If you wish to add that RIN value for the US market, that’s a fair way to account for the “carbon cost” of unconventional oil, at market prices. In that case, it adds substantially to the value of the Joule case, and roughly zeroes out the differential between corn ethanol and unconventional oil production, which may give you a good idea of why RIN prices are a) where they are and b) may be persistently there unless the EPA radically changes its formula for generating renewable fuel obligation volumes.

The Bottom Line

We can’t emphasize it enough: Joule is not yet proven to work at these economics, and Fulcrum is just now undertaking construction of their first commercial plant.

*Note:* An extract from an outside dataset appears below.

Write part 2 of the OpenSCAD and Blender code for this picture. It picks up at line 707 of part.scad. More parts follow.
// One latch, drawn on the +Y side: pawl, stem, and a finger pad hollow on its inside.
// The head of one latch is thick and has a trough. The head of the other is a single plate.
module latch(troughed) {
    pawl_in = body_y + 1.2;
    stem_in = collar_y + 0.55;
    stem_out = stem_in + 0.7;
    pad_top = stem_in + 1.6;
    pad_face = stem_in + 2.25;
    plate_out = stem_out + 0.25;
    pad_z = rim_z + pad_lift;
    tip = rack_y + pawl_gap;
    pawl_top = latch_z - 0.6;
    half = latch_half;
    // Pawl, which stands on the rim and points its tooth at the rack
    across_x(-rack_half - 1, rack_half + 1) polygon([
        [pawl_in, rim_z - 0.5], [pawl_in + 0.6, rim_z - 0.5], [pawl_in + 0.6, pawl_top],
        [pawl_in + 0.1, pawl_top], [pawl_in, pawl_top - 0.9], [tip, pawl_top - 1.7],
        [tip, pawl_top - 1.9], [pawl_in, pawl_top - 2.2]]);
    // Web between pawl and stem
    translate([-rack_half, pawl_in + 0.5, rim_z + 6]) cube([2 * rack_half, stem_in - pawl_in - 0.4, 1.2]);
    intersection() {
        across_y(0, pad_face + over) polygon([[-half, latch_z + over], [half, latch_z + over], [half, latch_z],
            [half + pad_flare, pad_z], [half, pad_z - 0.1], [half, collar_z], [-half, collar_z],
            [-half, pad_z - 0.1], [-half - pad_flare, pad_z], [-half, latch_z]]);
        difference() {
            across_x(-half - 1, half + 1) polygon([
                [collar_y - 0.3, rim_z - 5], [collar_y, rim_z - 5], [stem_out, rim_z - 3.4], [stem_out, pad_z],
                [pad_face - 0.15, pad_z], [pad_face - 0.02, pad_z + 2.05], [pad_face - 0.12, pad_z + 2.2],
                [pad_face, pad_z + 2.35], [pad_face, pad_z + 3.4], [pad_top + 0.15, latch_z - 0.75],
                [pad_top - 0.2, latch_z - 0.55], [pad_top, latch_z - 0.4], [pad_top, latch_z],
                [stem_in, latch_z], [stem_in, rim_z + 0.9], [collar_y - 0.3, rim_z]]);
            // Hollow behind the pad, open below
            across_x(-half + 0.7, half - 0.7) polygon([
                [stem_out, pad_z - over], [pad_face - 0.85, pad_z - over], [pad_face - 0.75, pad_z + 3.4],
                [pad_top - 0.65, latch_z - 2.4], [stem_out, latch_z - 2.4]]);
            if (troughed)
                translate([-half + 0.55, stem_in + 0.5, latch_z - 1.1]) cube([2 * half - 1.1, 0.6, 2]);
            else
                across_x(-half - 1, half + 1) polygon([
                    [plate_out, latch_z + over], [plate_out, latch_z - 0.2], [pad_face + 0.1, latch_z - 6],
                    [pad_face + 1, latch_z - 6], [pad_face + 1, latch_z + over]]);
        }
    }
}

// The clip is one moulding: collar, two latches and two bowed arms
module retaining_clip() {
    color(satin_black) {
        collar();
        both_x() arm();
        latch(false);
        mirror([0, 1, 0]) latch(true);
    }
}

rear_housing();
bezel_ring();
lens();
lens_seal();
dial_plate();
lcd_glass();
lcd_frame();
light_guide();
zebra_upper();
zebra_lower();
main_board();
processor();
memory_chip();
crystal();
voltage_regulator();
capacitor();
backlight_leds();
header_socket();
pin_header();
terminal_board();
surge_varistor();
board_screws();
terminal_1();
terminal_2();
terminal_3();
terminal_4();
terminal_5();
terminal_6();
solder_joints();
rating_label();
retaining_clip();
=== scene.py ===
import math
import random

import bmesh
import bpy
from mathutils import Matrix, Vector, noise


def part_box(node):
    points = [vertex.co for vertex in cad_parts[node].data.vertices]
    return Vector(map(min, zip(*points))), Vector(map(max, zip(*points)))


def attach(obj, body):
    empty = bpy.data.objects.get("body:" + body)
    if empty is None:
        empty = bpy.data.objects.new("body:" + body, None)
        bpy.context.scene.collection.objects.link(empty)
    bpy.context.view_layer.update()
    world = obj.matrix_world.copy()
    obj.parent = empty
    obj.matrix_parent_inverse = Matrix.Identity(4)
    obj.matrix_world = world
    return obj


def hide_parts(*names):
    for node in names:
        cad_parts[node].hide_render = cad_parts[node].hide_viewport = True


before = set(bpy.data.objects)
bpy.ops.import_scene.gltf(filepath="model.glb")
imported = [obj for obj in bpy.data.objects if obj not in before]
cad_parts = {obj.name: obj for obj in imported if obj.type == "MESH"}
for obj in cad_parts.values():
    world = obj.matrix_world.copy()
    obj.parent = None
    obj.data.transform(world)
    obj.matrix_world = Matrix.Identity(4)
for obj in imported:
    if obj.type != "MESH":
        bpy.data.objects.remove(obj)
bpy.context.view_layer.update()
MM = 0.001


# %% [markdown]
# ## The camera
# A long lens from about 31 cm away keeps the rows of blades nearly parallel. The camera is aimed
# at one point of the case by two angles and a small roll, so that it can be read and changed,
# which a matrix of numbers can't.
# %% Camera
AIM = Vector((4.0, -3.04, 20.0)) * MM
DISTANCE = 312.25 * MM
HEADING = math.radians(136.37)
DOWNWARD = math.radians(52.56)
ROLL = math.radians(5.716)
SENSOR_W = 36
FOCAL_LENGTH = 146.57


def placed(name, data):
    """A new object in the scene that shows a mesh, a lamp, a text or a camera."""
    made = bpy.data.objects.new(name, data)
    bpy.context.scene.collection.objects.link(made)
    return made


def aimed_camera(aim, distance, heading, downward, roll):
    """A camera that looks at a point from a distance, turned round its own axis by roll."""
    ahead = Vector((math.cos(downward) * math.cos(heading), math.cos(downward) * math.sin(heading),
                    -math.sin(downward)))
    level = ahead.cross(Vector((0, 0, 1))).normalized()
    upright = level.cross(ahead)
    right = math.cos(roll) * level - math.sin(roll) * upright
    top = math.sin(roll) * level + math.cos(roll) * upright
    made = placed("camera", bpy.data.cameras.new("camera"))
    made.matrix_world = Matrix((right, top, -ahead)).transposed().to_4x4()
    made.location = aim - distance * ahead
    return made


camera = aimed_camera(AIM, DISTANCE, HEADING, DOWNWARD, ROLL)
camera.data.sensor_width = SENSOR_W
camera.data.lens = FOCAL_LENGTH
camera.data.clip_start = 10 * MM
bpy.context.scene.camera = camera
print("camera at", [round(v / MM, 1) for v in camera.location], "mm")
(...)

However, Joule’s is a modular system, with multiple iterations of the same small-scale unit, so “scale-up” does not entail the same risks as scaling up a fermentation technology, for example from 1 liter lab scale to 600,000 liter commercial fermenters. And, in the case of Fulcrum, it’s worth pointing out that they are technology aggregators, not technology originators — they are using technologies on an off-the-shelf basis.

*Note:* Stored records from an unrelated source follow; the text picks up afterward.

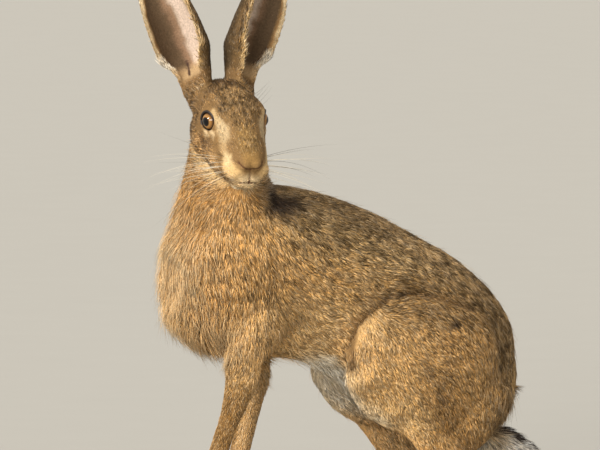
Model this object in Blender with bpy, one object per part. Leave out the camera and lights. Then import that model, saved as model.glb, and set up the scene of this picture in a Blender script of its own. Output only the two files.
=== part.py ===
"""A life-size model of a brown hare, crouched on its hind legs with the chest raised.

The body faces -X, its left side is -Y and +Z is up. The head is turned to the left.
Lengths in the tables are millimetres, angles are degrees, and meshes are in metres.
The hare is modelled whole, from lofted shells fused into one skin, and parted by thin cuts.
"""

import math

import bmesh
import bpy
from mathutils import Matrix, Vector
from mathutils.bvhtree import BVHTree

MM = 0.001
GAP = 0.3
PATH_STEPS = 5
RING_SIDES = 28

# The head stands on the middle point between the eyes, in a frame of its own:
# a runs forward along the skull, s to the hare's left, h up from the skull.
EYE_MIDDLE = Vector((-120, -43, 341))
HEAD_YAW = 6
HEAD_PITCH = 36
EYE_RADIUS = 9.8
EYE_SIDE = 19.2
EYE_TURN = 67
EYE_RISE = 8
LID_THICKNESS = 1.7
LID_OPENING = 8.5

# The parting plane between head and neck, and that between neck and torso.
NECK_TOP = (-38, -12)
NECK_TOP_NORMAL = (0.74, 0.67)
NECK_BASE = Vector((-112, 0, 262))
NECK_BASE_NORMAL = Vector((-0.40, 0, 0.92))

# Ears: the root's place behind and above the eyes, and for the right ear (-1) and the left ear
# (1) the root's place to the side, the splay to the side, the lean to the back and how far the
# ear opens sideways.
EAR_LENGTH = 121
EAR_ROOT = (-31, 24)
EAR_STANCES = {-1: (18.3, 20, 16, 43), 1: (11.3, 19, 4, 33)}
EAR_STUB = 22
EAR_STUB_TOP = 5

HIP_SPREAD = 55
KNEE_BACK_RIGHT = 12
FORE_LEFT_Y = -38
FORE_RIGHT_Y = 34

# Trunk: x, z, half width, half height of each ring, from breast to rump.
TRUNK = (
    (-171, 216, 10, 14),
    (-166, 216, 27, 38),
    (-152, 214, 44, 60),
    (-126, 211, 55, 74),
    (-90, 208, 59, 79),
    (-50, 204, 58, 77),
    (-8, 192, 58, 75),
    (32, 173, 60, 74),
    (66, 152, 62, 76),
    (94, 130, 60, 74),
    (112, 106, 52, 66),
    (129, 84, 40, 50),
    (139, 68, 16, 26),
)

# Neck: x, y, z, half length and half width of each level ring, from the shoulders up.
NECK = (
    (-92, 0, 200, 66, 54),
    (-100, 0, 235, 61, 53),
    (-108, -1, 262, 50, 48),
    (-112, -3, 288, 38, 41),
    (-115, -4, 311, 29, 33),
    (-116, -3, 332, 23, 26),
    (-116, -2, 346, 12, 14),
)

# Skull and muzzle: a, h of the top, h of the bottom, half width of each ring.
SKULL = (
    (-55, 1, -12, 6),
    (-51, 9, -22, 16),
    (-42, 16, -35, 23),
    (-28, 21, -45, 28),
    (-12, 23.5, -51, 30),
    (2, 22.5, -53, 29.5),
    (14, 19, -51, 26.5),
    (27, 14.5, -46, 23.5),
    (39, 9.5, -40.5, 21.5),
    (49, 4.5, -36, 19),
    (56, -1.5, -31, 15),
    (60.5, -9, -21, 7),
)

# Soft forms of the face: centre a, s, h and the three radii, on both sides.
FACE_FORMS = (
    ("cheek", (-12, 17, -24), (24, 15, 24)),
    ("brow", (-5, 16, 9), (16, 9.5, 6)),
    ("whisker_pad", (46, 10, -16), (14, 11, 9.5)),
    ("nose_side", (54, 5, -5), (7, 6.5, 5)),
    ("lower_lip", (45, 5, -30), (12, 8, 6)),
)

HIND_LEG = (
    (-4, 126, 22, 20),
    (6, 118, 25, 22),
    (27, 100, 22, 19),
    (50, 74, 19, 15.5),
    (69, 50, 17, 12.5),
    (90, 28, 16, 11.5),
    (101, 14, 14, 11),
)
THIGH_CENTRE = (56, 47, 126)
THIGH_RADII = (76, 36, 65)
BUTTOCK_CENTRE = (98, 36, 97)
BUTTOCK_RADII = (42, 36, 56)

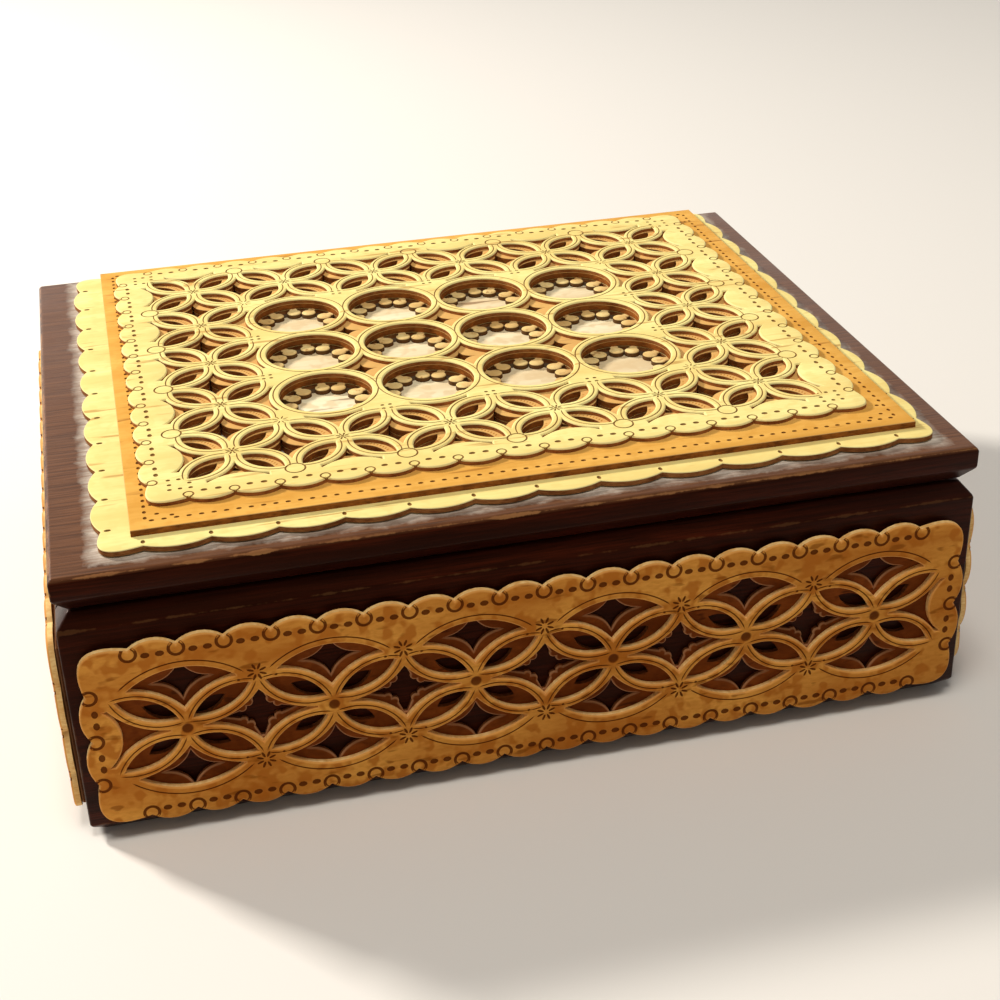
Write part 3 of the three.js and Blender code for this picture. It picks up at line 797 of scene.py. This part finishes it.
def four_quarters(quarter):
    """A whole opening from its quarter in the first quadrant."""
    left = [-p.conjugate() for p in quarter][::-1]
    low = [-p for p in quarter]
    right = [p.conjugate() for p in quarter][::-1]
    return without_repeats(quarter + left + low + right)


def edge_opening(reach, petal, wing, depth, tip, steps):
    """The opening between a flower at the origin and a border on +X."""
    flat, radius = outer_edge(reach, petal)
    quarter = star_quarter(reach, petal, 6)
    wing_x = flat.real - math.sqrt(radius ** 2 - (wing - flat.imag) ** 2)
    side = arc(flat, quarter[0], complex(wing_x, wing), 8)
    corner = complex(reach.real - depth, wing)
    border = bulge(corner, corner.conjugate(), depth - tip, steps)
    whole = side + border + [p.conjugate() for p in side][::-1]
    return [complex(reach.real - p.real, p.imag) for p in without_repeats(whole)]


def petal_lines(flower, reach, skew, length, width):
    """The knife lines along the middle of a petal's two bands."""
    lens = petal_lens(flower, reach, skew, length, width, 14)
    half = len(lens) // 2
    return knife_line(lens[:half + 1]) + knife_line(lens[half:] + lens[:1])


def quadrants(reach):
    return [complex(x * reach.real, y * reach.imag) for x in (1, -1) for y in (1, -1)]


# ---- The bark on the four walls ----
# Each wall carries a brown under sheet, cut with small petals and stars, and over it the
# scalloped tan fretwork: a row of flowers, stamped stars, rings in the notches and dots.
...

With those caveat, we have to say the economics, as supplied by Joule and Fulcrum in their non-NDA public disclosures, are compelling vs US unconventional projects — and compared to conventional biofuels.

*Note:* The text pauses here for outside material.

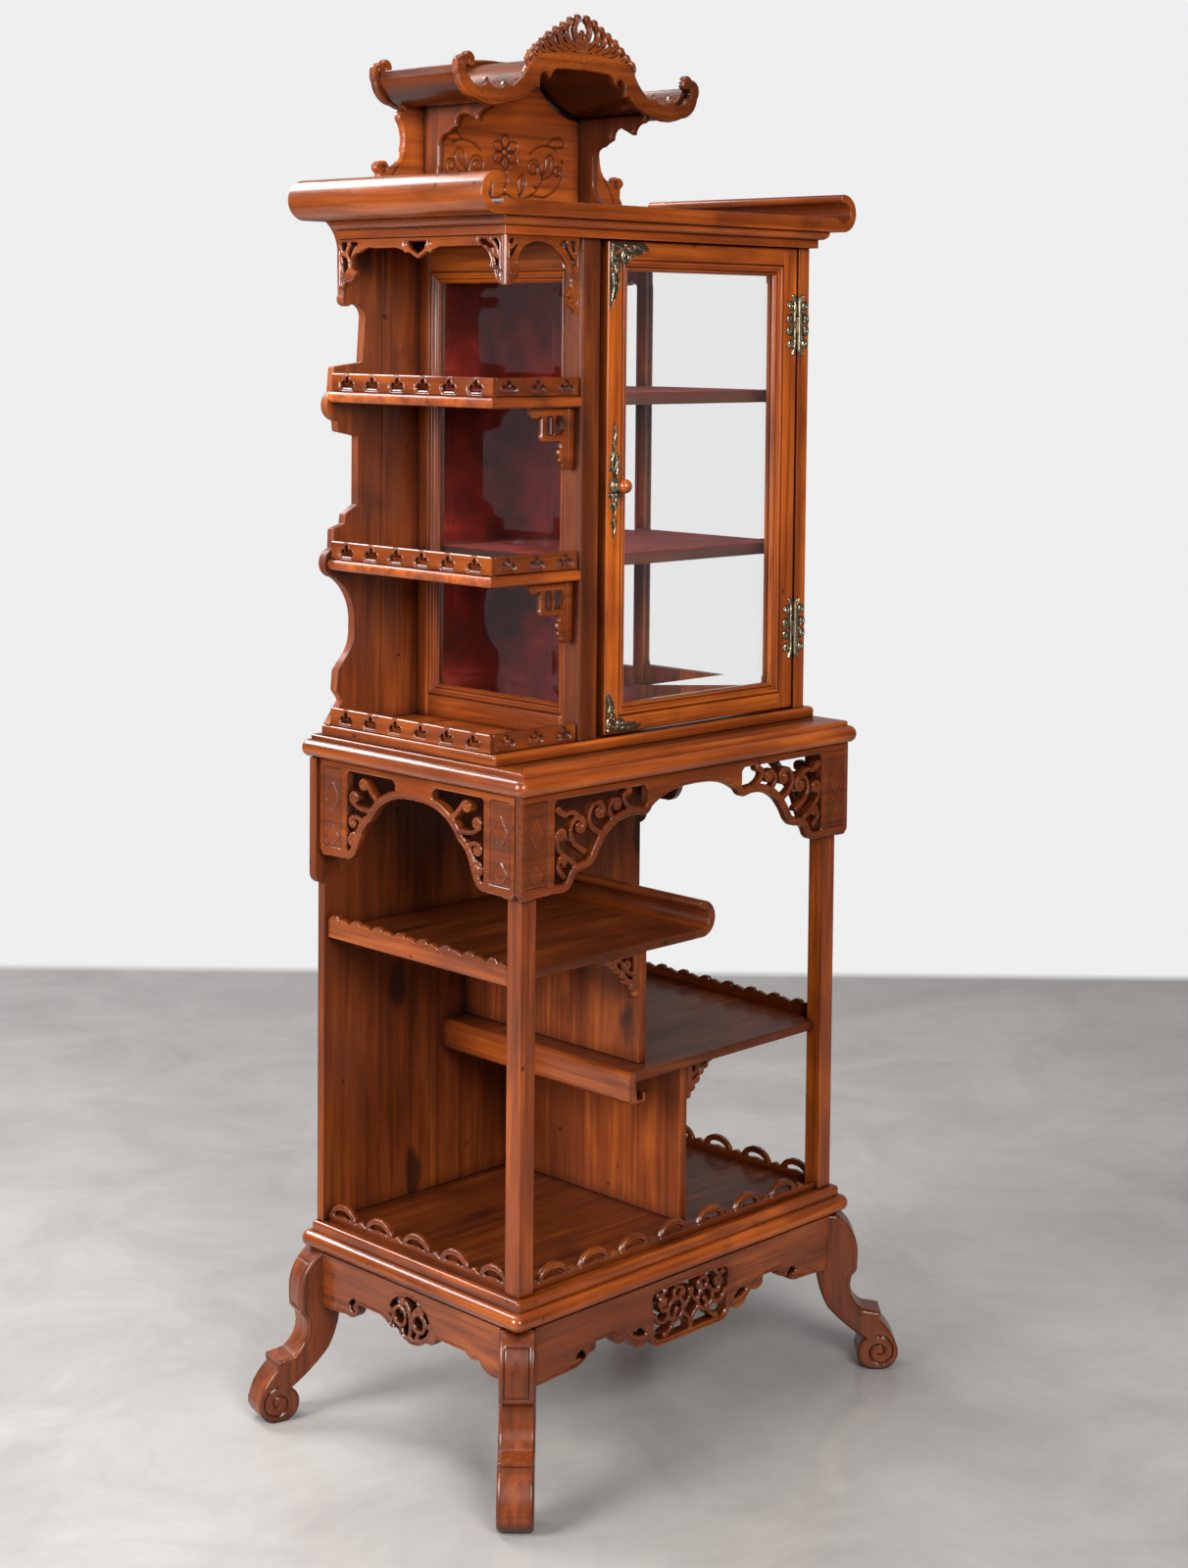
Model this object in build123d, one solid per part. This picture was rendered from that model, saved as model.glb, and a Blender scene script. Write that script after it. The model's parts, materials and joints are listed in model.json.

Suggesting that it may well be in the world of biofuels at world-scale, all power will transfer upstream. And that thinking should not focus so much around $50 oil, as much as $65 oil, and $94 oil. At $65, unconventional pays well, based on the economics we’ve seen disclosed.

At $94, unconventional oil can even afford to buy the RIN credits and displace renewable fuel gallons. The given economics of a given oilfield will vary from the average — but these are two benchmarks to watch.